Kit for unsymmetric dinucleating double-Schiff-base ligands: facile access to a versatile new ligand system and its first heterobimetallic copper-zinc complex

The synthetic route toward new unsymmetric compartmental "end-off" Schiff-base ligands in a straightforward two-step reaction of 2,6-diformyl-4-methylphenol and two different amine components is presented. To demonstrate the versatility of this method, we have synthesized two different single-Schiff-base proligands, Hbpahmb and Hphmb, utilizing (2-aminoethyl)bis(2-pyridylmethyl)amine and (2-aminomethyl)pyridine, respectively. Subsequent reaction with thiosemicarbazide as the second amine component leads to the novel unsymmetric double-Schiff-base ligands {1-[3-[2-[bis(pyridin-2-ylmethyl)amino]ethyliminomethyl]-2-hydroxy-5-methylphenyl]methylidene}hydrazine carbothioamide (H2bpamptsc) and {1-[3-(pyridin-2-ylmethyliminomethyl)-2-hydroxy-5-methylphenyl]methylidene}hydrazine carbothioamide (H2pmptsc).
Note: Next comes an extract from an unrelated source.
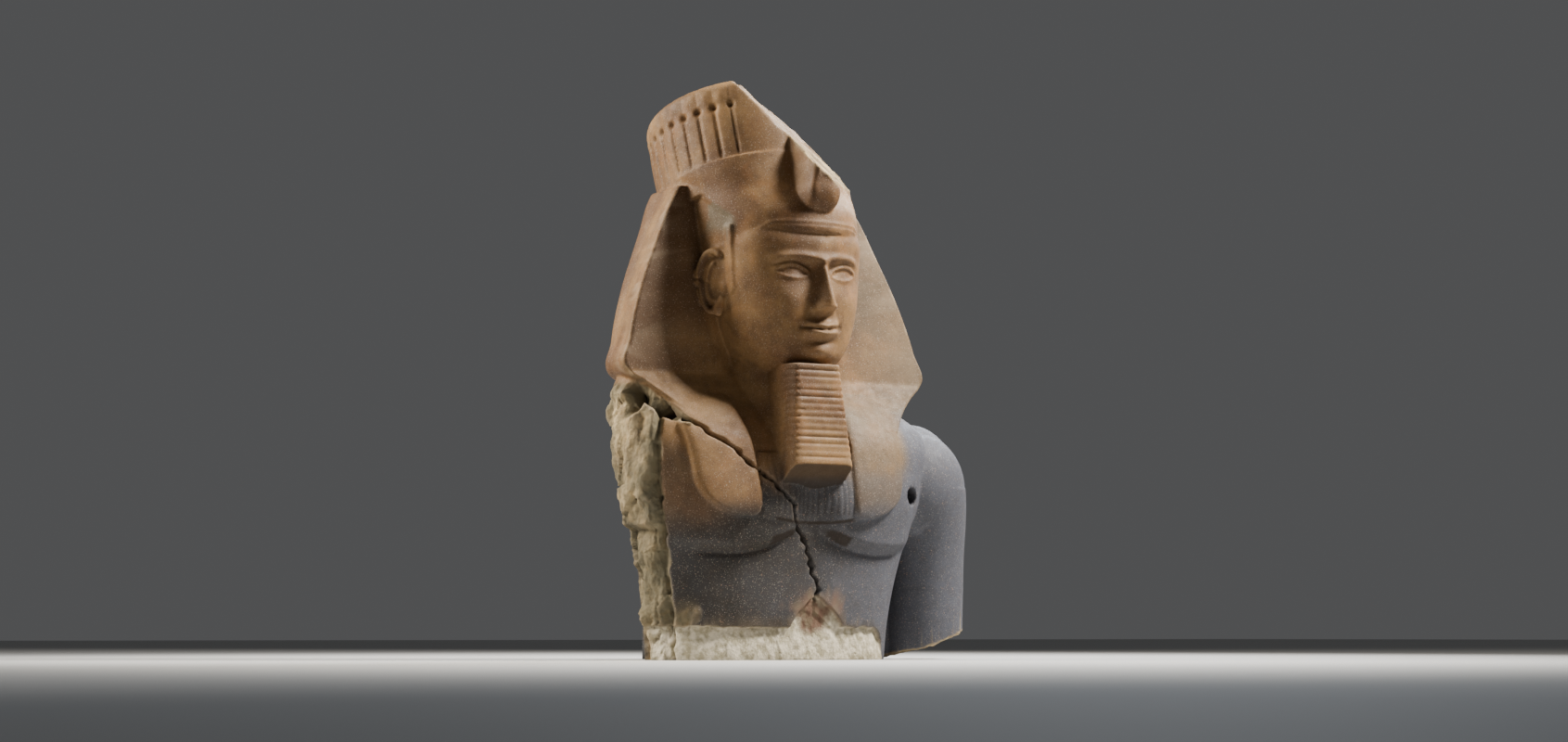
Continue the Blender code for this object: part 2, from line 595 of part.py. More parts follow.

Both ligands provide two distinctly different coordination pockets: a rigid tridentate N,O,S donor set of the hydrazide compartment versus a rather flexible pentadentate (H2bpamptsc) or tridentate (H2pmptsc) nitrogen-rich chelating side arm. The reaction of the ligand H2bpamptsc with zinc(II) acetate and copper(II) perchlorate yields the heterobinuclear Cu-Zn complex [CuZn(bpamptsc)(mu2,eta1-OAc)(MeCN)](ClO4) (1).